Arthur A. Schomburg Plaza
Date: 1975
Architect: Gruzen & Partners
Address: 1295 5th Avenue
Use: Residential

Schomburg Plaza is an apartment complex at the northeast corner of Central Park consisting of two twin, 35-story octagonal towers, and one rectangular mid-rise slab on Madison Avenue. Postwar Harlem saw many redevelopment efforts and the Millbank Frawley Circle Urban Renewal Area at the corner of Central Park was introduced for mixed-income housing in 1965. The mixed-use, multi-ethnic development was in part a response to the work of Mamie Phipps Clark and Kenneth B. Clark, two Black psychologists who analyzed the changing landscape of postwar New York City.  According to Bloom and Lasner in their highly regarded book Affordable Housing in New York, “multi-ethnic neighborhoods were re-sorted on racial and ethnic lines, and became strictly residential, deprived not only of shops but also street frontage as roads were closed to make superblocks." 

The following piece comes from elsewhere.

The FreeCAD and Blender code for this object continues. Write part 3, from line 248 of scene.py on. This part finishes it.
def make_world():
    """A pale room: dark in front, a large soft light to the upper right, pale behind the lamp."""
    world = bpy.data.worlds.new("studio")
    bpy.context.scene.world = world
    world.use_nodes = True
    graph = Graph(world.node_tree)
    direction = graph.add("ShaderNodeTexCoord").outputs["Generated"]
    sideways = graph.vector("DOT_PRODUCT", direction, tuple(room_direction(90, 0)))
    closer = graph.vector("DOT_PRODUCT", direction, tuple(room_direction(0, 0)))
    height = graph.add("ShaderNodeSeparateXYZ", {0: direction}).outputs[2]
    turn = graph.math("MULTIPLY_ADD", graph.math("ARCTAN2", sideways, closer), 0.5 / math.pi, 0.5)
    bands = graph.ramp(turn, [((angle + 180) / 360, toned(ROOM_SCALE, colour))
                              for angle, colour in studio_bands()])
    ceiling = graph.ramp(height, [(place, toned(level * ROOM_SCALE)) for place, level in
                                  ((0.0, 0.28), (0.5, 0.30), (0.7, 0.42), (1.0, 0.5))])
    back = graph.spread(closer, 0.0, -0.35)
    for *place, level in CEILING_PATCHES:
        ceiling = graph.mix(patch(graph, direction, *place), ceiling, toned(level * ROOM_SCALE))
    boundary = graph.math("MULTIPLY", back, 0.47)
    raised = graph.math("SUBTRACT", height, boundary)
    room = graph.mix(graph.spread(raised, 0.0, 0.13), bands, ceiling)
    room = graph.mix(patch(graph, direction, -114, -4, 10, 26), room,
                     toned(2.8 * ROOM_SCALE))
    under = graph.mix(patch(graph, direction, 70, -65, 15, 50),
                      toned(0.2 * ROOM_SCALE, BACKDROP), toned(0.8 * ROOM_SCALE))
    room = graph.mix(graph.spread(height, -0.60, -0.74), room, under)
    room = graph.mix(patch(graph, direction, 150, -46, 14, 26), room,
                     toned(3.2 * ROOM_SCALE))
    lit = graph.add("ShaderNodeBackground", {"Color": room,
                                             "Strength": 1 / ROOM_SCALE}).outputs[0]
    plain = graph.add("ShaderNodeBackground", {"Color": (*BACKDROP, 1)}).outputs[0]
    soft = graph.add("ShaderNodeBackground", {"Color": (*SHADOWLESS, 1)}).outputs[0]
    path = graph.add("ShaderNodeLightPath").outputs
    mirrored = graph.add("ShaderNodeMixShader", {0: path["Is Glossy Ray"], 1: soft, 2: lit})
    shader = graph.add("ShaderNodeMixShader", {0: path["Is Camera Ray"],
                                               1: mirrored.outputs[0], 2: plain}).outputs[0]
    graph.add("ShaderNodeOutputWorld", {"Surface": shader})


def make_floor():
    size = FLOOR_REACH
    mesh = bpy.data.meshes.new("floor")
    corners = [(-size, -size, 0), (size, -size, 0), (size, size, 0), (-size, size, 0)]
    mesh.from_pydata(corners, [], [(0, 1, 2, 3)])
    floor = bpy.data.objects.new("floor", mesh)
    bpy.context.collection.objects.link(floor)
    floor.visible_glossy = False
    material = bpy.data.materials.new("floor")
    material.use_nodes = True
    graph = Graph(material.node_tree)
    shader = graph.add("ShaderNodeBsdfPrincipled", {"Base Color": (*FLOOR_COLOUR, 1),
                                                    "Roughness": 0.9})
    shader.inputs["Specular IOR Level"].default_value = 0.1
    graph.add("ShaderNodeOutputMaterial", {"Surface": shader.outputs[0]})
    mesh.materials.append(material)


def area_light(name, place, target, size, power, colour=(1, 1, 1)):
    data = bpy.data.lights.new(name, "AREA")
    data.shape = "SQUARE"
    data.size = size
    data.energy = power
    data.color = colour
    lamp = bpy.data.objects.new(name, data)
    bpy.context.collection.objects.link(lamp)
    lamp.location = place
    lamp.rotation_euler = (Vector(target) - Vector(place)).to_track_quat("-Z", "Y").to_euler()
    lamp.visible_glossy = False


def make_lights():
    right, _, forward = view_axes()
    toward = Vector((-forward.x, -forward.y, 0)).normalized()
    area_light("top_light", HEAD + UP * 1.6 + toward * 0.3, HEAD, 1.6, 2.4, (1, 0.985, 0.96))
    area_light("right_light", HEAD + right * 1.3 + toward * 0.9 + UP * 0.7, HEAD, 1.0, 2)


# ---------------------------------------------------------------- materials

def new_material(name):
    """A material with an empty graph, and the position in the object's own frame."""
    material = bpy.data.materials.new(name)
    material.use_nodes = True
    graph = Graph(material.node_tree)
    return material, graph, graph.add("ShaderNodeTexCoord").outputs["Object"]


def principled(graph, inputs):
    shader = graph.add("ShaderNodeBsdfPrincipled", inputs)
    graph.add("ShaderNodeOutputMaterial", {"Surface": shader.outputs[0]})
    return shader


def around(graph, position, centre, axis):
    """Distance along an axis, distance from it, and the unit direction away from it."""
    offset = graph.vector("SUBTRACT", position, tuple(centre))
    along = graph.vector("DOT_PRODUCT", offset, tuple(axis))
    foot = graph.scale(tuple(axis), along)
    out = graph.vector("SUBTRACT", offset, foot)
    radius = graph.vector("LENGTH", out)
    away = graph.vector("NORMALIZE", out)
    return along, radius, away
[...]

Designed by Gruzen & Partners in association with Castro-Blanco and Piscioneri & Feder, the project was sponsored by a coalition of neighborhood groups and the New York State Urban Development Corporation. Since the site was inside the Millbank Frawley Circle Urban Renewal area and offered Mitchell-Lama subsidies for mixed-income housing, the project received federal funds, which were used in part to hold down the rents and appeal to neighborhood residents. When the first tower opened in 1974, more than 5,000 people applied for units, with priority given to people from the area, particularly those displaced from slum clearance projects.  By the time the development was completed in 1975, it cost $25.6 million to construct the three buildings. Offering 600 units, apartment sizes ranged from studios to five bedrooms, with rents from $149 to $517, before special subsidies. The site also provided street-level commercial space and a daycare center at the Northside Center for Child Development, a leading treatment program for disturbed children.

The two 35-story towers and 11-story rectangular slab are all clad in reinforced concrete and are separated by a landscaped multi-level outdoor plaza, which as Stern points out “provided an inviting public space… a contrast to the barren plazas that had become a hallmark of so many housing developments” such as Chatham Plaza and Waterside Plaza. 

Schomburg Plaza was named after writer and activist Arthur Schomburg, a native of Puerto Rico who settled in Harlem and developed a famous collection of books and other materials about Blacks, symbolizing the union of Blacks and Puerto Ricans in the neighborhood, which had become a heated issue in the past decades.

In New York 1960, Robert A.M. Stern complemented the towers' impact on the skyline, though he pointed out their failure at street level, “the towers loomed above their surroundings, but they added an arguably appropriate landmark to the city’s skyline at a pivotal intersection on a key corner of Central Park. The buildings’ facades were well articulated and effectively punctuated by pairs of recessed balconies located with two floors between each pair.” But Stern also noted Schomburg Plaza was less successful at street level, failing to coherently define Fawley Circle. 

In 2005, the Schomburg Plaza was bought out of the Mitchell Lama affordable housing program when it was sold to Cammeby’s International for just under $300 million, who later sold it to Urban American Management for $918 million, including a $700 million mortgage originated by Deutsche Bank, as well as a large investment by the City Investment Fund. The development has since been renamed The Heritage.